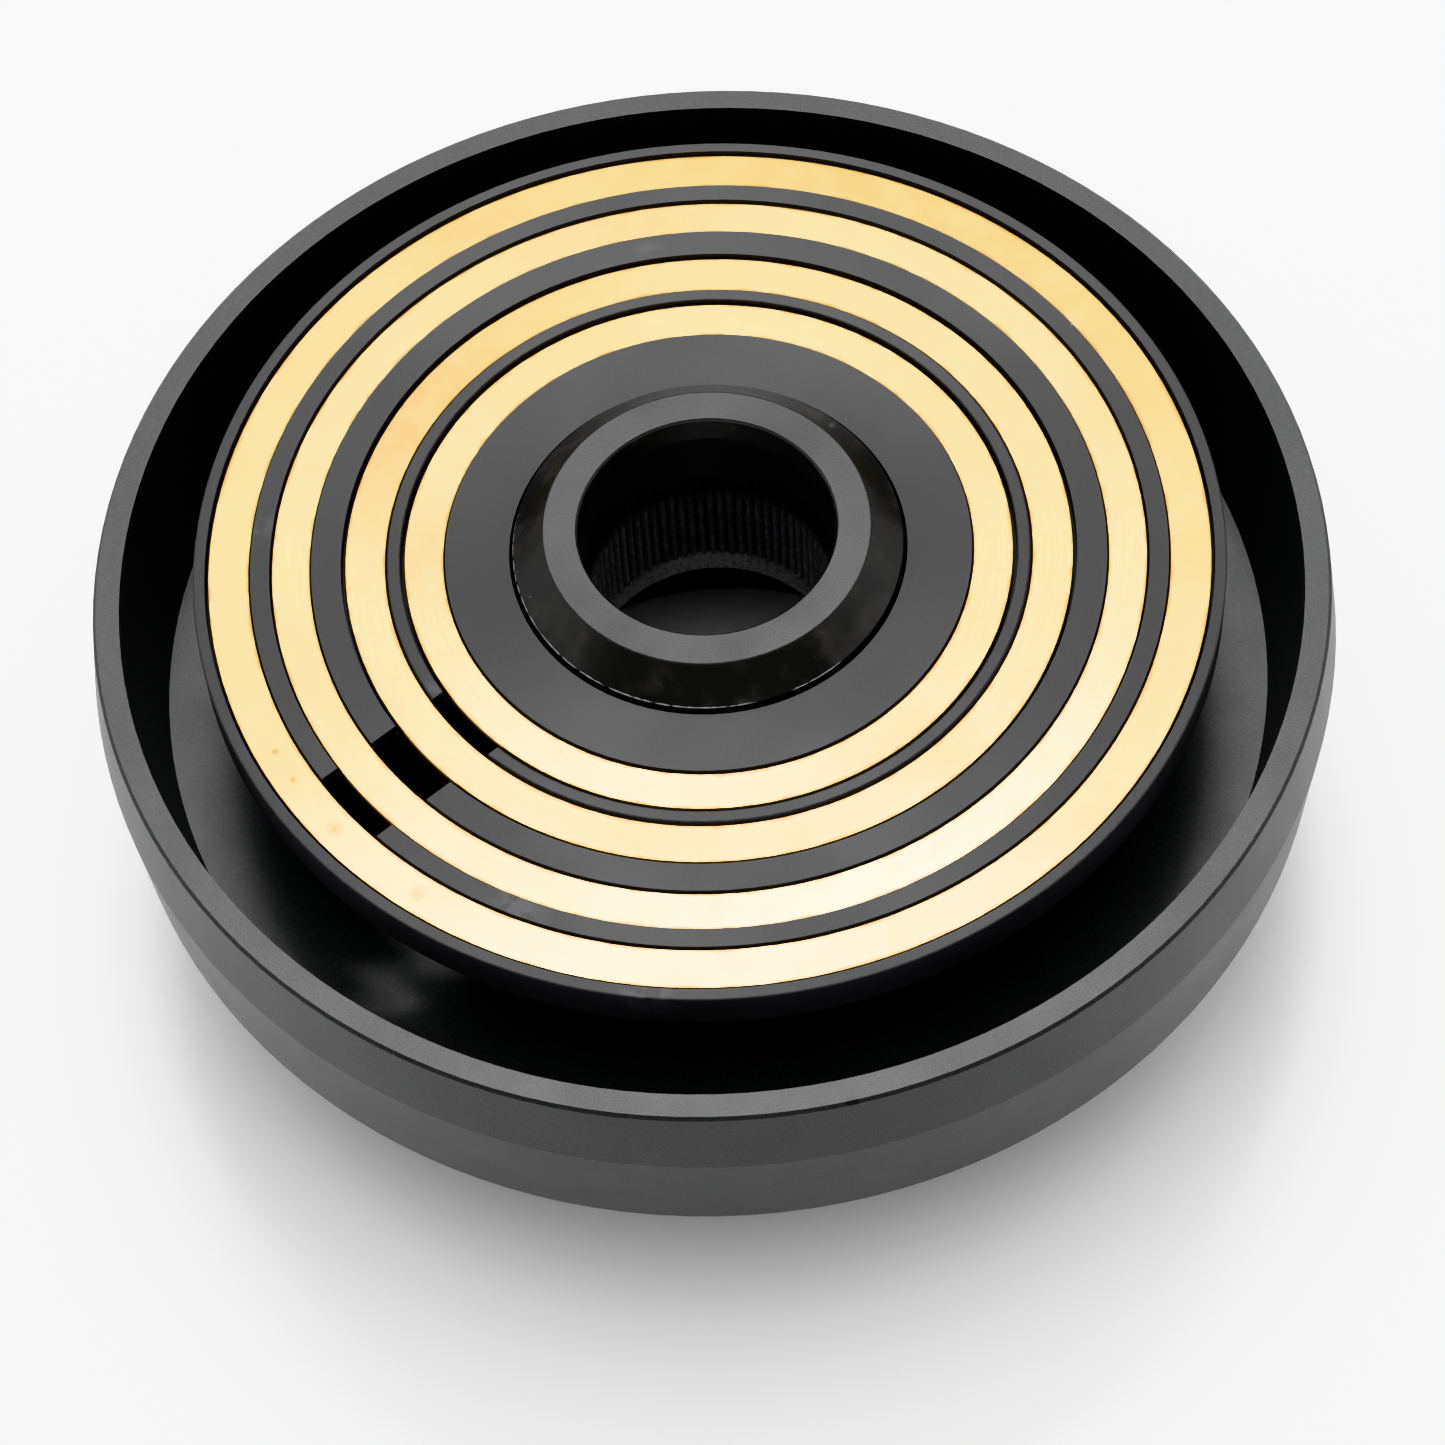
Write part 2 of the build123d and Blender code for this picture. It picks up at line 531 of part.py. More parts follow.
# ---- Rubber grommet in the lead hole ----
with BuildPart() as lead_grommet:
    with Locations(on_circle(LEAD_HOLE_CIRCLE, LEAD_ANGLE, NUT_RECESS_TOP)):
        Cylinder(LEAD_HOLE_RADIUS - HOLE_CLEARANCE, CUP_FLOOR_TOP - NUT_RECESS_TOP, align=UP_ONLY)
    with Locations(on_circle(LEAD_HOLE_CIRCLE, LEAD_ANGLE, CUP_FLOOR_TOP)):
        Cylinder(GROMMET_FLANGE_TOP, GROMMET_FLANGE_THICKNESS, align=UP_ONLY)
    with Locations(on_circle(LEAD_HOLE_CIRCLE, LEAD_ANGLE, NUT_RECESS_TOP)):
        Cylinder(GROMMET_FLANGE_BOTTOM, GROMMET_FLANGE_THICKNESS, align=UP_ONLY)
    with Locations(on_circle(LEAD_HOLE_CIRCLE, LEAD_ANGLE, CUP_FLOOR_TOP + GROMMET_FLANGE_THICKNESS)):
        Hole(GROMMET_BORE)
save(lead_grommet.part, "lead_grommet")
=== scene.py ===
"""Steering wheel hub adapter with four brass horn contact tracks, on a pale table."""

from math import cos, pi, radians, sin

import bpy
from mathutils import Matrix, Vector


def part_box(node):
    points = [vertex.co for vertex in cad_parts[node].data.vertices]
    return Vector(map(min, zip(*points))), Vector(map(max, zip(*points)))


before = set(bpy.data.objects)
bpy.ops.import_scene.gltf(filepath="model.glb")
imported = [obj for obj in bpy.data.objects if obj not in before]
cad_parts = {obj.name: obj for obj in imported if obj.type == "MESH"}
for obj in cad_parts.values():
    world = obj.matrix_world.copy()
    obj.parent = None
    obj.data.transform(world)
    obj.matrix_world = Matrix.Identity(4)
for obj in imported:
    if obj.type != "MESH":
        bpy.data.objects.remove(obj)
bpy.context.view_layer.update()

# ---- The adapter's own heights, read from the frame, in metres ----
RIM_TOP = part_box("shroud_cup")[1].z
NOSE_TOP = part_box("hub_core")[1].z
SLEEVE_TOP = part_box("spline_sleeve")[1].z
TRACK_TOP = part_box("contact_ring_1")[1].z
CARRIER_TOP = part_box("ring_carrier")[1].z

# ---- Places that no box gives, in metres ----
RIM_OUTER = 0.0579
CONE_FOOT = (0.0182, 0.04715)            # radius and height of the lower edge of the nose's cone
FLOOR_HEIGHT = 0.027                     # the cup's floor
TOOTH_TIP = 0.01155                      # radii of the serrations in the sleeve
TOOTH_ROOT = 0.012
TEETH_BOTTOM = 0.0283

# ---- The values that most noise lies between ----
SPREAD = (0.3, 0.7)


# ---- Node helpers ----
class Nodes:
    """A material's node tree, with one short call for each node that is added."""

    LOTTERY_STEP = 0.01                  # how softly a cell with a speck is told from one without
    SPECK_CORE = 0.6                     # the part of a speck that is at full strength

    def __init__(self, name):
        self.material = bpy.data.materials.new(name)
        self.material.use_nodes = True
        self.tree = self.material.node_tree
        self.shader = self.tree.nodes["Principled BSDF"]
        self.where = self.add("ShaderNodeTexCoord").outputs["Object"]
        self.x, self.y, self.height = self.add("ShaderNodeSeparateXYZ", {0: self.where}).outputs
        flat = self.add("ShaderNodeCombineXYZ", {0: self.x, 1: self.y}).outputs[0]
        self.radius = self.length(flat)

    def add(self, kind, inputs=None, **settings):
        node = self.tree.nodes.new(kind)
        for key, value in settings.items():
            setattr(node, key, value)
        for key, value in (inputs or {}).items():
            self.put(node.inputs[key], value)
        return node

    def put(self, socket, value):
        if isinstance(value, bpy.types.NodeSocket):
            self.tree.links.new(value, socket)
        else:
            socket.default_value = value

    def math(self, operation, a, b=0.0):
        return self.add("ShaderNodeMath", {0: a, 1: b}, operation=operation).outputs[0]

    def length(self, vector):
        return self.add("ShaderNodeVectorMath", {0: vector}, operation="LENGTH").outputs["Value"]

    def ramp(self, value, groove_shade, high, from_value=0.0, to_value=1.0):
        """from_value below low, to_value above high, and a smooth step in between."""
        inputs = {"Value": value, "From Min": groove_shade, "From Max": high, "To Min": from_value, "To Max": to_value}
        return self.add("ShaderNodeMapRange", inputs, interpolation_type="SMOOTHSTEP").outputs["Result"]

    def fall(self, value, groove_shade, high):
        """1 below low, 0 above high, and a smooth step in between."""
        return self.ramp(value, groove_shade, high, 1.0, 0.0)

    def mix(self, factor, a, b):
        node = self.add("ShaderNodeMix", data_type="RGBA")
        self.put(node.inputs[0], factor)
        self.put(node.inputs[6], a)
        self.put(node.inputs[7], b)
        return node.outputs[2]

    def tint(self, mask, strength, color, tinted):
        """The colour, changed towards another by strength where the mask is 1."""
        return self.mix(self.math("MULTIPLY", mask, strength), color, tinted)

    def noise(self, scale, detail=2.0, vector=None):
        """Noise with this many features per metre."""
        inputs = {"Vector": vector or self.where, "Scale": scale, "Detail": detail}
        return self.add("ShaderNodeTexNoise", inputs).outputs["Fac"]

    def streaks(self, along, across, detail=2.0):
        """Noise drawn out round the axis: along is per radian, across is per metre."""
        east = self.math("MULTIPLY", self.math("DIVIDE", self.x, self.radius), along)
        north = self.math("MULTIPLY", self.math("DIVIDE", self.y, self.radius), along)
        outward = self.math("MULTIPLY", self.math("ADD", self.radius, self.height), across)
        place = self.add("ShaderNodeCombineXYZ", {0: east, 1: north, 2: outward}).outputs[0]
        return self.noise(1.0, detail, place)

    def specks(self, scale, size, share):
        """1 in small dots, size across as a part of the spacing, in this share of the cells."""
        cells = self.add("ShaderNodeTexVoronoi", {"Vector": self.where, "Scale": scale}, feature="F1")
        lottery = self.add("ShaderNodeSeparateColor", {0: cells.outputs["Color"]}).outputs[0]
        chosen = self.ramp(lottery, 1.0 - share, 1.0 - share + self.LOTTERY_STEP)
        dot = self.fall(cells.outputs["Distance"], self.SPECK_CORE * size, size)
        return self.math("MULTIPLY", chosen, dot)

    def patch(self, angle, radius, height, size):
        """1 in the middle of a soft round patch of this size, 0 outside. The angle is in degrees."""
        middle = (radius * cos(radians(angle)), radius * sin(radians(angle)), height)
        away = self.add("ShaderNodeVectorMath", {0: self.where, 1: middle}, operation="DISTANCE")
        return self.fall(away.outputs["Value"], 0.0, size)

    def edge_distance(self, radius, height):
        """How far a point is from a circular edge of this radius, at this height."""
        out = self.math("SUBTRACT", self.radius, radius)
        rise = self.math("SUBTRACT", self.height, height)
        return self.length(self.add("ShaderNodeCombineXYZ", {0: out, 1: rise}).outputs[0])

    def bump(self, height, distance, under=None):
        inputs = {"Height": height, "Distance": distance}
        if under:
            inputs["Normal"] = under
        return self.add("ShaderNodeBump", inputs).outputs["Normal"]

    def finish(self, color, rough, normal, metal=0.0, ior=1.5, turned=0.0):
        """Fill the shader's sockets. turned is how strongly fine grooves round the axis stretch the gloss."""
        values = {"Base Color": color, "Roughness": rough, "Normal": normal, "Metallic": metal, "IOR": ior}
        if turned:
            values["Tangent"] = self.add("ShaderNodeTangent", direction_type="RADIAL", axis="Z").outputs[0]
            values["Anisotropic"] = turned
            values["Anisotropic Rotation"] = 0.25
        for key, value in values.items():
            self.put(self.shader.inputs[key], value)
        return self.material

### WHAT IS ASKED
Every line above that contains the word "objects" should be reported.

### TASK SOLUTION
before = set(bpy.data.objects)
imported = [obj for obj in bpy.data.objects if obj not in before]
        bpy.data.objects.remove(obj)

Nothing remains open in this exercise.